The Minister’s booking is a coup for the company. She is constantly in the news, with a two-year old and a new born baby, Eden. The entourage will pause in the cafe room for photo ops and coffee, before moving to the conference suite.
Two security men are stationed at the door. Cait, Parī’s business partner, flashes an item about a drone at the airport on her phone at her.
‘You’d think there’d be a law against those by now.’
‘There probably is. The law’s like a speeding ticket. You only know what the speed is after you’ve gone too fast.’
‘We’re supposed to read the signs.’
‘How come there are so many speeding tickets, if all the signs are so easy to read? It’s alright for you with your X-ray vision.’
‘Oh, sounds like they’re here. We’ll have to kōrero about the hui later.’
Joanne, the Minister, reads her notes and checks the agenda. There’s a knock at the door, and a subtle man in a suit asks Parī to pass on a note.
She catches some key words from under the table. DRONE, EMERGENCY, AIRPORT.
The Minister folds the note, puts it on top of the table, adds a point to the agenda.
11. Security on drones.
Then she leaves for the conference room. Tessa, the carer holding the baby, follows after.
‘I wouldn’t have minded a carer like that. Mum was at the other end of the country.’
‘I wouldn’t mind one now. For helping to look after my sister’s tamariki.’
Later, right at the planned hour, the door from the conference room opens again as Tessa emerges with a sobbing Eden.
‘An all-round ban is the only possible answer.’
‘My husband’s firm use them all the time.’

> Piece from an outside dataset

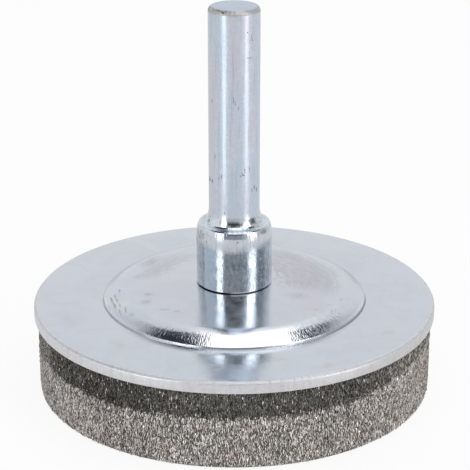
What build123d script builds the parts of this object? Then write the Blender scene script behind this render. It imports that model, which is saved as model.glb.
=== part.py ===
import os
from math import acos, asin, cos, degrees, radians, sin, sqrt, tan

from build123d import *

# Diamond sharpening bit, in millimetres. The origin is the centre of the drum's
# lower face, and +Z runs up the shank.

# Drum: a turned steel cup, open below, with bonded grit on its outer wall
drum_diameter = 49.8
drum_height = 9.8
drum_wall = 2.6
drum_web = 2.0
drum_top_edge_radius = 0.5
drum_lower_edge_radius = 0.35
drum_mouth_chamfer = 0.6
drum_inner_fillet = 1.6

# Guide plate: a round blank with a pressed raised centre
plate_diameter = 50.8
plate_thickness = 1.5
plate_upper_edge_radius = 0.4
plate_lower_edge_radius = 0.15
boss_foot_diameter = 33.4
boss_rise = 1.65
boss_inner_radius = 2.5
boss_foot_radius = 0.3
boss_cone_angle = 3.1
boss_seat_diameter = 10.4

# Arbor: shank, collar and spigot turned as one piece
shank_diameter = 6.35
shank_length = 25.15
shank_chamfer_width = 0.45
shank_chamfer_height = 0.55
flare_radius = 2.7
flare_width = 0.6
collar_diameter = 9.525
collar_height = 8.1
collar_shoulder_radius = 0.7
collar_foot_chamfer = 0.3
spigot_diameter = 6.0
rivet_head_diameter = 9.6
rivet_head_height = 1.3
rivet_head_land = 0.35

# Room left round the pieces that fit in one another
spigot_clearance = 0.05
pilot_clearance = 0.1

# The most that an edge may take of the step it is cut on
edge_share = 0.45

# Half sizes
drum_radius = drum_diameter / 2
drum_bore_radius = drum_radius - drum_wall
plate_radius = plate_diameter / 2
boss_foot_place = boss_foot_diameter / 2
boss_seat_place = boss_seat_diameter / 2
shank_radius = shank_diameter / 2
collar_radius = collar_diameter / 2
spigot_radius = spigot_diameter / 2
spigot_hole_radius = spigot_radius + spigot_clearance
rivet_head_radius = rivet_head_diameter / 2

# The collar's step in to the shank holds its round shoulder, a ring and the flare
collar_step = collar_radius - shank_radius
shoulder_radius = min(collar_shoulder_radius, edge_share * collar_step)
flare_reach = min(flare_width, edge_share * collar_step)
flare_height = sqrt(flare_radius**2 - (flare_radius - flare_reach) ** 2)

# The raised centre climbs in one S, a hollow arc at its foot and a round arc at its
# shoulder with a shared tangent. A rise past both arcs gets a straight wall. A
# shallow cone then runs on from the shoulder up to the collar's flat seat.
cone = radians(boss_cone_angle)
boss_shoulder_radius = boss_inner_radius + plate_thickness
s_radii = boss_shoulder_radius + boss_foot_radius
s_rise = boss_shoulder_radius * cos(cone) + boss_foot_radius
s_turn = acos((s_rise - min(boss_rise, s_rise)) / s_radii)
shoulder_place = boss_foot_place - s_radii * sin(s_turn)
cone_foot_place = shoulder_place + boss_shoulder_radius * sin(cone)
cone_rise = (cone_foot_place - boss_seat_place) * tan(cone)

# Places up the axis, each from the one below it
web_underside = drum_height - drum_web
plate_seat = drum_height
plate_top = plate_seat + plate_thickness
shoulder_height = plate_top + boss_rise - boss_shoulder_radius * cos(cone)
boss_top = plate_top + boss_rise + cone_rise
pilot_top = boss_top - plate_thickness
collar_top = boss_top + collar_height
flare_top = collar_top + flare_height
chamfer_foot = flare_top + shank_length
shank_top = chamfer_foot + shank_chamfer_height


def raised_side(depth, inset):
    # The raised centre at a depth under the plate's upper skin, moved in to the axis
    foot = CenterArc(
        (boss_foot_place - inset, plate_top + boss_foot_radius),
        boss_foot_radius + depth, 270, -degrees(s_turn),
    )
    shoulder = CenterArc(
        (shoulder_place - inset, shoulder_height),
        boss_shoulder_radius - depth, 90 - boss_cone_angle, boss_cone_angle - degrees(s_turn),
    )
    slope = Line(shoulder @ 0, (seat_place(depth) - inset, boss_top - depth))
    if boss_rise > s_rise:
        return [foot, Line(foot @ 1, shoulder @ 1), shoulder, slope]
    return [foot, shoulder, slope]


def seat_place(depth):
    # Where the cone meets the flat seat, at a depth under the upper skin
    return boss_seat_place - depth * tan(cone / 2)


def turned(edges):
    # A closed half outline of radius and height, turned about the vertical axis
    with BuildPart() as piece:
        with BuildSketch(Plane.XZ):
            with BuildLine():
                add(edges)
            make_face()
        revolve(axis=Axis.Z)
    return piece.part


def circles_at(part, radius, height):
    # The round edges of one radius and height, where an edge is broken
    rings = part.edges().filter_by(GeomType.CIRCLE)
    return rings.filter_by(lambda e: abs(e.radius - radius) < 1e-4 and abs(e.center().Z - height) < 1e-4)


def make_drum():
    # The pilot on the cup's upper face fills the hollow under the raised centre
    side = raised_side(plate_thickness, pilot_clearance)
    wall = Polyline(
        (boss_foot_place - pilot_clearance, plate_seat),
        (drum_radius, plate_seat),
        (drum_radius, 0),
        (drum_bore_radius, 0),
        (drum_bore_radius, web_underside),
        (spigot_hole_radius, web_underside),
        (spigot_hole_radius, pilot_top),
        (seat_place(plate_thickness) - pilot_clearance, pilot_top),
    )
    drum = turned([*side, wall])
    drum = fillet(circles_at(drum, drum_radius, plate_seat), drum_top_edge_radius)
    drum = fillet(circles_at(drum, drum_radius, 0), drum_lower_edge_radius)
    drum = fillet(circles_at(drum, drum_bore_radius, web_underside), drum_inner_fillet)
    return chamfer(circles_at(drum, drum_bore_radius, 0), drum_mouth_chamfer)


def make_guide_plate():
    rim = Polyline(
        (boss_foot_place, plate_top),
        (plate_radius, plate_top),
        (plate_radius, plate_seat),
        (boss_foot_place, plate_seat),
    )
    centre = Polyline(
        (seat_place(plate_thickness), pilot_top),
        (spigot_hole_radius, pilot_top),
        (spigot_hole_radius, boss_top),
        (boss_seat_place, boss_top),
    )
    upper_side = raised_side(0, 0)
    lower_side = raised_side(plate_thickness, 0)
    plate = turned([rim, *upper_side, centre, *lower_side])
    plate = fillet(circles_at(plate, plate_radius, plate_top), plate_upper_edge_radius)
    return fillet(circles_at(plate, plate_radius, plate_seat), plate_lower_edge_radius)


def make_arbor():
    # The spigot's end is spread into a domed head under the cup's web
    head_low = web_underside - rivet_head_height
    dome_height = rivet_head_height - rivet_head_land
    dome_radius = (rivet_head_radius**2 + dome_height**2) / (2 * dome_height)
    dome_turn = degrees(asin(rivet_head_radius / dome_radius))
    dome = CenterArc((0, head_low + dome_radius), dome_radius, 270, dome_turn)
    lower = Polyline(
        dome @ 1,
        (rivet_head_radius, web_underside),
        (spigot_radius, web_underside),
        (spigot_radius, boss_top),
        (collar_radius - collar_foot_chamfer, boss_top),
        (collar_radius, boss_top + collar_foot_chamfer),
        (collar_radius, collar_top - shoulder_radius),
    )
    shoulder_centre = (collar_radius - shoulder_radius, collar_top - shoulder_radius)
    shoulder = CenterArc(shoulder_centre, shoulder_radius, 0, 90)
    flare_turn = degrees(asin(flare_height / flare_radius))
    flare = CenterArc((shank_radius + flare_radius, flare_top), flare_radius, 180, flare_turn)
    ring = Line(shoulder @ 1, flare @ 1)
    upper = Polyline(
        (shank_radius, flare_top),
        (shank_radius, chamfer_foot),
        (shank_radius - shank_chamfer_width, shank_top),
        (0, shank_top),
        (0, head_low),
    )
    return turned([dome, lower, shoulder, ring, flare, upper])


pieces = {
    "diamond_drum": make_drum(),
    "guide_plate": make_guide_plate(),
    "arbor": make_arbor(),
}

os.makedirs("parts", exist_ok=True)
for name, piece in pieces.items():
    piece.label = name
    export_step(piece, f"parts/{name}.step")
    print(name, "volume", round(piece.volume, 1), "box", piece.bounding_box())
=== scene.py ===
import math

import bpy
import numpy as np
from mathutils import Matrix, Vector


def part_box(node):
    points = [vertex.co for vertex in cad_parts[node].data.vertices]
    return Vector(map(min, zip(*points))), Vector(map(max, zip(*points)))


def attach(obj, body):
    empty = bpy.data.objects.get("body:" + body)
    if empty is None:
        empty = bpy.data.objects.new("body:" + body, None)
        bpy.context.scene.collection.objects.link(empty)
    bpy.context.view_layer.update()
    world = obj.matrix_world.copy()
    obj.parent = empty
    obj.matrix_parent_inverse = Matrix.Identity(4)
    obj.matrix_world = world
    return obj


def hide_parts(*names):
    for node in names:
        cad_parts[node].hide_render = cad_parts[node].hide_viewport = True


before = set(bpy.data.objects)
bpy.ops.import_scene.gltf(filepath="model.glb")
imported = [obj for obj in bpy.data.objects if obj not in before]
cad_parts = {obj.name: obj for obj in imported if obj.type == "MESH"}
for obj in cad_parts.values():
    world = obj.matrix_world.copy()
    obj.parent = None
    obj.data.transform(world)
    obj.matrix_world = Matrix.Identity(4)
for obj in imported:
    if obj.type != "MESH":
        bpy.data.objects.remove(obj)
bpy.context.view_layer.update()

mm = 0.001
bpy.context.scene.view_settings.view_transform = "Standard"

# reaches that the pieces share, in mm, read off the CAD frame
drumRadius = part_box("diamond_drum")[1].x / mm
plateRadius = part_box("guide_plate")[1].x / mm
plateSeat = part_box("guide_plate")[0].z / mm
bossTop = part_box("guide_plate")[1].z / mm
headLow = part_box("arbor")[0].z / mm
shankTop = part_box("arbor")[1].z / mm


# outlines are lists of (radius, height) in mm, turned about Z by lathe()

def arc(centre, radius, start, turn, steps):
    angles = [math.radians(start + turn * k / steps) for k in range(steps + 1)]
    return [(centre[0] + radius * math.cos(a), centre[1] + radius * math.sin(a)) for a in angles]


def soften(points, radius):
    # rounds each corner by a small radius and holds the flats beside it with a support point
    out = [points[0]]
    for before, corner, after in zip(points, points[1:], points[2:]):
        here = Vector(corner)
        back = Vector(before) - here
        ahead = Vector(after) - here
        if back.length < 1e-6 or ahead.length < 1e-6:
            continue
        if math.pi - back.angle(ahead) < math.radians(20):
            out.append(corner)
            continue
        a = here + back.normalized() * min(radius, 0.3 * back.length)
        b = here + ahead.normalized() * min(radius, 0.3 * ahead.length)
        if back.length > 4 * radius:
            out.append(tuple(here + back.normalized() * 2 * radius))
        for t in (0, 0.25, 0.5, 0.75, 1):
            out.append(tuple(a * (1 - t) ** 2 + here * (2 * t * (1 - t)) + b * t * t))
        if ahead.length > 4 * radius:
            out.append(tuple(here + ahead.normalized() * 2 * radius))
    return out + [points[-1]]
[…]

‘Have you heard any more?’ Joanne sits down heavily on one of the bentwood chairs, shaking her head as Tessa hands Eden to her.
‘She’s just tired. All the excitement of this morning.’
Picking up the notepad at her place on the table, Parī drops it to her knee, draws an image of te kara. When she looks up again Cait too is writing covertly, as is the Minister.
Parī hands her note under the table to Cait, opening the return message from her partner to a sketch of the flag of tino rangatiratanga.